Just because you are the very definition of flawless in your current role does not automatically make you the ideal candidate for promotion.  You may have an extensive range of highly developed hard skills, but if the position you are looking to take up demands a skill you do not have, you cannot realistically expect to be given the job.  If you are working in a data entry capacity for example, it may be necessary to undergo significant training or further education before stepping into a data analyst role.

In this instance therefore, the key to getting ahead lies in familiarizing yourself with the requirements of your intended post, in order to then pursue the necessary study or training opportunities to ensure you fit the bill.

2 – You Lack the Necessary Soft Skills

One of the biggest problems with soft skills is the way in which they can be much more difficult to gain and develop than hard skills.  Anyone can learn how to work with Excel – teaching someone to be an inspiring leader on the other hand can be much more difficult.  Some of the most important soft skills in business environments include communication, diplomacy, reliability, tenacity and the ability to work as part of a team.  As such, if for example the role you’re targeting demands exceptional teamwork and leadership skills, it is unlikely you will be considered for the position if you lack both.

Identifying the soft skills you lack can help guide you with regard to what it is you need to work on.  There may be traditional training and educational opportunities available, though it may simply be a case of chatting with your superiors to request their guidance and support.

3 – You Don’t Respond Well to Constructive Criticism

It is only by acknowledging our mistakes and shortcomings that we are able to continuously improve and develop.  Cliché it may be, but it also could be truer.  Which is precisely why those who do not respond well to constructive feedback may find it extremely difficult to progress.  Instead of listening to and working with the information they are given, they instead become highly defensive or perhaps even offended at the notion they are anything other than perfect.  When this happens, rather than being motivated to improve, such individuals tend to lose motivation and their promotion prospects suffer as a result.

Not only is it important to accept and work with constructive criticism, but those looking to climb the career ladder should be proactively requesting feedback on a regular basis.

4 - You Lack Professionalism

Contrary to popular belief, it is perfectly possible to be absolutely fantastic at your job and yet still be completely unprofessional.  Whether it’s constantly badmouthing the company, talking badly of superiors or colleagues, conducting yourself in an inappropriate manner or in any way contravening ‘house rules’, decision makers are not in the habit of promoting those who lack of professionalism. 

If you genuinely do not realise you are behaving unprofessionally, making the necessary adjustments can be relatively easy.  By contrast, if you know exactly what you are doing and for whatever the reason insist on remaining unprofessional, you are more likely to struggle.
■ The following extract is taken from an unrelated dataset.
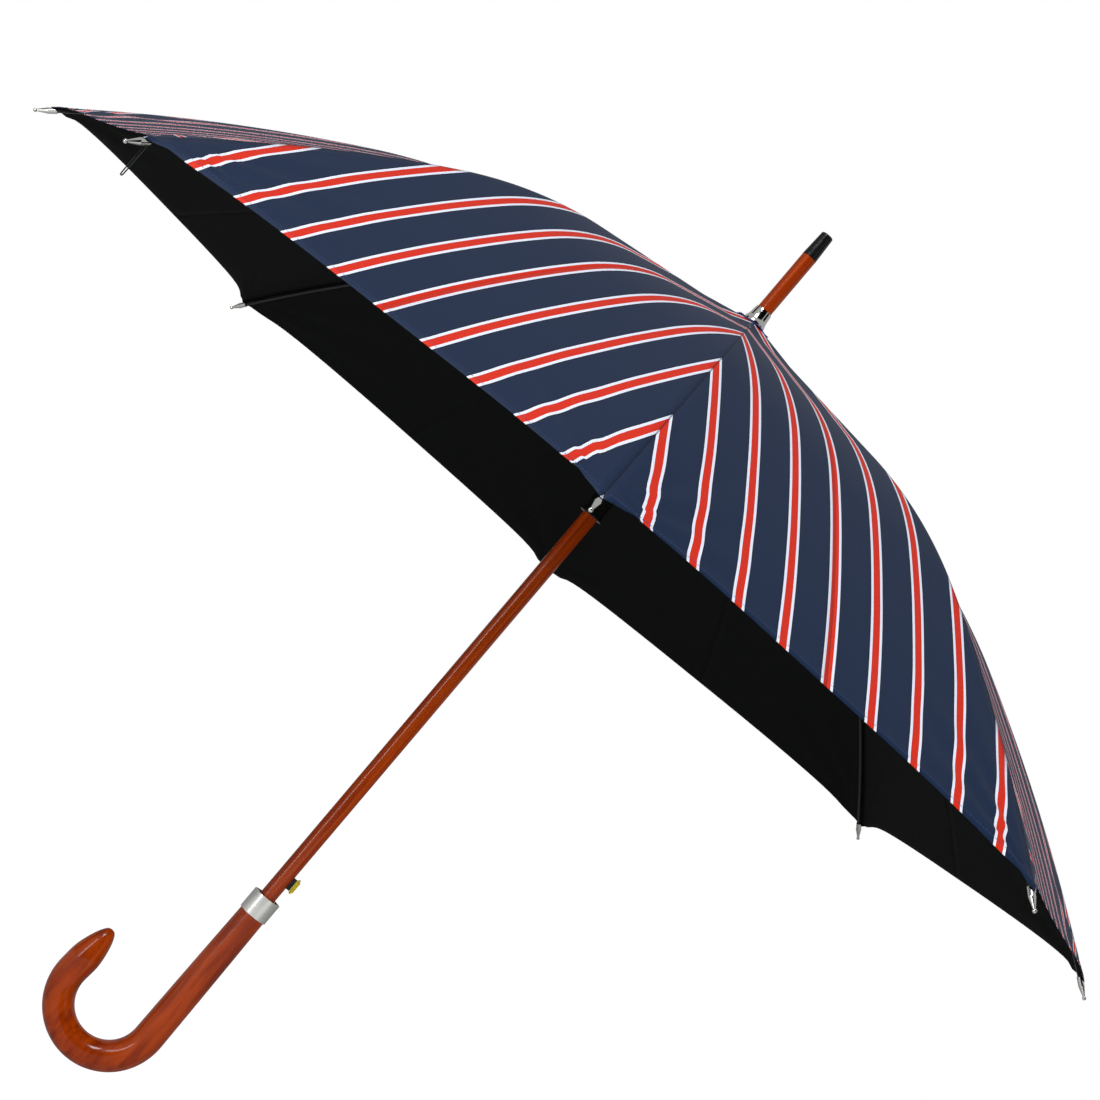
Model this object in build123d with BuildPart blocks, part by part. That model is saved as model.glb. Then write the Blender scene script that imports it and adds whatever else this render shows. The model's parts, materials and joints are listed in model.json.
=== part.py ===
from build123d import *
import os
from math import acos, cos, degrees, radians, sin, sqrt, tan

# Stick umbrella, open, in millimetres.  The origin is on the shaft's axis at the middle of the
# grip, +Z runs up the shaft to the ferrule and the crook hooks round towards -X.

# ---------------------------------------------------------------- driving dimensions
ribs = 8
shaft_radius = 6.85
shaft_bore = 4.6
shaft_in_handle = 42.0          # length of shaft glued into the grip

grip_above = 68.0               # origin up to the collar's lower edge
grip_below = 59.0               # origin down to the start of the crook
grip_top_radius = 11.3
grip_max_radius = 12.4
crook_section = 12.8            # radius of the round section at the bend
crook_radius = 40.5             # bend radius of the section's centre line
crook_turn = 185.0              # degrees of bend
hook_rise = 43.0                # end of the bend up to the nose
nose_radius = 5.0

collar_length = 18.5
collar_radius = 12.4
collar_wall = 1.0

crown_height = 597.5            # rib pivots above the collar's upper edge
shaft_past_crown = 5.5          # rib pivots up to the shaft's top end, inside the cap
ring_out = 2.35                 # shaft's surface out to the wire ring that the eyes turn on
wire_radius = 0.6
head_wall = 2.3                 # wire ring out to the side of the crown and of the runner head
head_lip = 4.5                  # pivot plane out to the closed end's near face
head_skirt = 3.0                # pivot plane to the open end of the slots
eye_thickness = 1.2
eye_radius = 1.7
eye_neck = 4.8                  # pivot to the start of the channel

rib_width = 3.2
rib_height = 2.6
rib_wall = 0.5
rib_slope = 11.7                # degrees below level, over the straight inner stretch
rib_straight = 184.6
bend_one = (495.0, 16.8)        # radius and turn of the first bend
bend_two = (1590.0, 9.43)       # radius and turn of the outer bend
joint_turn = 6.0                # degrees into the first bend where the stretcher is pinned
rivet_radius = 0.8
fold_turn = 62.0                # degrees that a rib swings down when the umbrella is shut

tip_length = 13.5               # rib's end out to the ball's end
tip_sleeve = 6.0                # length of rib end inside the tip
tip_radius = 2.6
tip_neck = 1.0
tip_ball = 1.65

stretcher_width = 3.0
stretcher_height = 2.4
fork_length = 12.0
fork_wall = 0.8
fork_root = 3.0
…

Once again, the key lies in requesting and working with the feedback you are given.

5 - You Lack Initiative

It’s one thing to master your primary responsibilities – it’s something else entirely to go above and beyond what’s expected of you.  From optional education and training opportunities to assisting other departments to expanding your company knowledge in order to improve your versatility, there are so many ways of demonstrating true initiative to your employers.  And it’s because of this that those who show a complete lack of initiative are unlikely to stand out as strong candidates for promotion.

It’s simply a case of getting out of the habit of working like a robot (albeit an efficient one) and injecting some real drive, determination and effort into what you do.

6 – You Aren’t Focused On the Business

If you’re the type of person that always shows up at 8:59am and runs out of the door at 5:00pm on the dot, you won’t come across as business-focused.  The same also goes for doing the bare minimum to get by, focusing on nothing but what you get out of your job and establishing your career goals in accordance with remuneration.

In order to stand out as a prospect for promotion, you need to make it clear to your employers that the business is your priority.  After all, the business is their priority – certainly not your personal financial gain.

7 - You Expect It

Last but not least, there’s a big difference between feeling you are ready for promotion and outright expecting it.  It could be that you have worked for the company longer than anyone else, you may have the most impressive educational background or you could just be fantastic at what you do.  The only problem being that even all of these things combined do not necessarily mean you should or will be promoted.

The problem being that the more you begin to expect the promotion, the less effort you are likely to put into securing it.  What’s more, employers tend not to respond kindly to this kind of overconfidence, bred of misguided presumptions.